From a skills standpoint, the better paying jobs require individuals who can work with new information and who can solve unstructured problems – skills that will be very difficult to replace using technology. The lesser paying jobs involve routine manual or cognitive tasks, many of which can be done by computers or robots, and there are just not enough jobs left for those who seek that type of employment. As a consequence, employers with those types of jobs can keep wages low, and still expect to find workers.

Another way of expressing the emerging dichotomy in the labor market is to look at changes in compensation over time of workers with a bachelor’s degree contrasted with workers with just a high school diploma. In 1980, weekly wages were 26 percent higher for male college graduates than for male high school graduates. By 2009, the differential had increased to 84 percent.

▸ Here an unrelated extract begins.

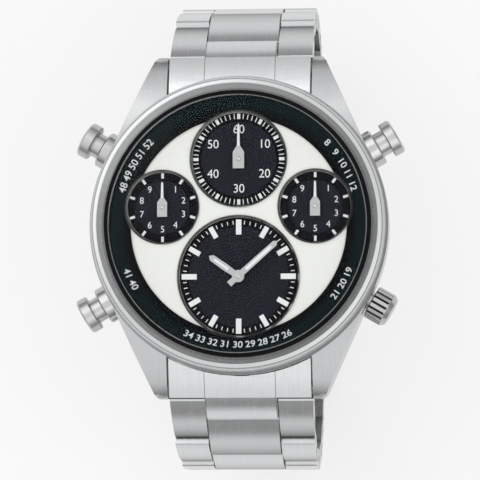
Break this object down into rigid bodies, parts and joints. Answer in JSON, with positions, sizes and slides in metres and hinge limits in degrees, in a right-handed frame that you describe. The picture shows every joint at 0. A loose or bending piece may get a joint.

In 2009, the differential for women was 78 percent.

Equally important is the fact that inflation-adjusted weekly earnings for men with just a high school diploma are unchanged since 1970, whereas they have increased by almost 20 percent for college-educated men over that same time period (and all of that increase has occurred since 1990).

The authors of Dancing with Robots conclude that the future of the middle class will depend on workers who possess the capacity for “flexibility – the ability to process and integrate many kinds of information to perform a complex task, [such as] solving problems for which standard operating procedures do not currently exist, and working with new information – acquiring it, making sense of it, communicating it to others.”

The good news is that the acquisition of these particular skills and capacities is precisely the intended outcome of a university education. The bad news is that these skills actually have to be acquired. Merely having obtained a diploma, but without having mastered these skills, will be insufficient.

So to answer the question posed by the title of this blog post, “Most good jobs of tomorrow will require a good college degree.”

And that is why Roger Williams University is so convinced that an undergraduate education that focuses on acquiring strengths in the liberal arts and strengths in one of our professional programs, coupled with the experience that comes from project-based learning, is precisely what our graduates need in order to secure a great job with an even better future.